Kansas City Councilwoman Saundra McFadden-Weaver and mayoral candidate Katheryn Shields both face federal indictments in unrelated mortgage-fraud investigations. They follow former Kansas congressional candidate Adam Taff, who went down in 2004 for the same thing. Finally it seems like a few politicians actually know something we regular folk don't.
So here's a three-step guide to committing some popular mortgage frauds.
1. Find yourself a mark, some unsuspecting idiot who will agree to wreck his credit the way an indictment can ruin a campaign. To pull off what Shields and hubby are accused of doing, you'll need your dolt to agree to buy your home for an inflated price. You'll also need something that Shields is accused of using a crooked CPA to give your dumbass a good credit report. (Hey, how hard is it to find a CPA who's willing to fudge the facts a bit?) In the end, you sell your home, everyone splits the profits and only the stooge loses, getting stuck with a home he can't afford. But, you know, he had it coming.

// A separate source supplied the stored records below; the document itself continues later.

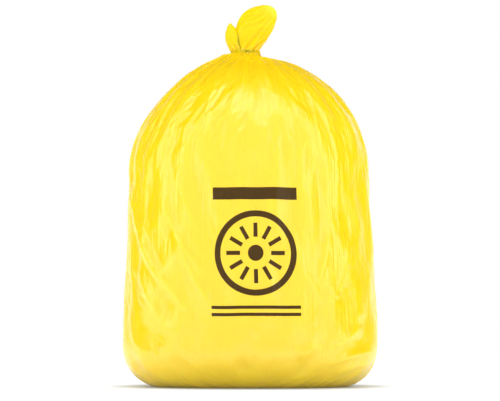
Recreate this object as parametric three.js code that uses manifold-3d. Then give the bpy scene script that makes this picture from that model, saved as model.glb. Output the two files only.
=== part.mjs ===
// A filled waste bag of thin plastic film, tied shut, standing on a level floor.
// The film is one piece: a belly with a flat foot, sides and shoulders in soft upright folds that run up to
// the pinched neck, and above it the tail of the bag, which stands up as one large ear and one small one.
// Millimetres. X runs across the bag, Y from its front to its back and Z up from the floor.
// The origin is on the floor, in the middle of the belly.
import * as THREE from "three";
import { mergeVertices } from "three/addons/utils/BufferGeometryUtils.js";
import Module from "manifold-3d";

// Belly and foot
const bellyWidth = 558; // across the widest part, just above the rounded foot
const bellyDepth = 430; // front to back there
const footWidth = 392; // the part of the underside that lies flat on the floor
const footDepth = 300;
const footRoundHeight = 88; // floor to the top of the rounded lower edge
const sectionSquareness = 2.25; // 2 is an ellipse, more is boxier

// Sides and shoulders
const shoulderHeight = 475; // floor to where the sides start to lean in
const shoulderWidth = 530;
const shoulderDepth = 400;
const shoulderShift = -3; // the left shoulder stands a little further out than the right one
const sideSwell = 2; // how far the sides swell out under the shoulders
const shoulderTurnHeight = 75; // how far the sides keep rising before they turn in
const crownDrop = 36; // how far under the neck's foot the shoulders lie at the crown's spread
const crownSpread = 168; // how far out from the neck they are there
const crownShift = 6; // the crown's middle stands right of the belly's
const crownSideDrop = 5; // how much lower the crown meets the neck on its right than in its middle

// Neck
const neckHeight = 740; // floor to the pinch
const neckLength = 8; // the upright stretch under the pinch
const neckWidth = 66;
const neckDepth = 48;
const neckShift = -11; // the neck stands left of the middle
const neckBend = 30; // the height under the pinch in which the crown swings over to it

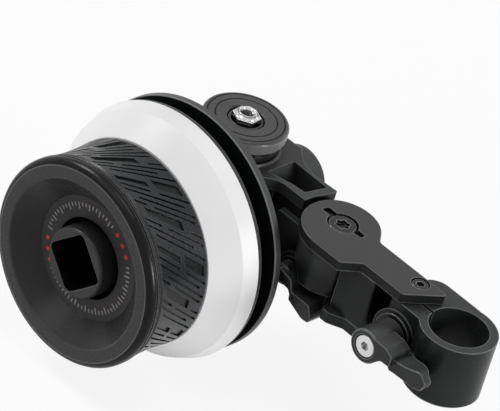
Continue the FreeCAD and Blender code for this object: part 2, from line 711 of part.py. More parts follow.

2. Locate a naïve homeowner (say, McFadden-Weaver). Offer this trusting (or unscrupulous) soul free home repairs if she'll simply sign a home-equity loan. Or, as McFadden-Weaver is accused of doing, have her cosign for a loan on another home and swear that she'll live there. Typically, this ends with the repairs never completed and the homeowner paying a mortgage with lots of hidden fees and big-ass balloon payments.
3. Find yourself an unscrupulous appraiser to help you flip a few shacks. In an industry with little regulation, that's not hard. Then buy a run-down crib and immediately put it back on the market for double the price. Find yourself an idiot (see No. 1) to sign for a loan and have your appraiser claim that your "repairs" doubled the value of the place.
The final step, completed as you drink piña coladas in Cancun, is to figure out how to live with yourself.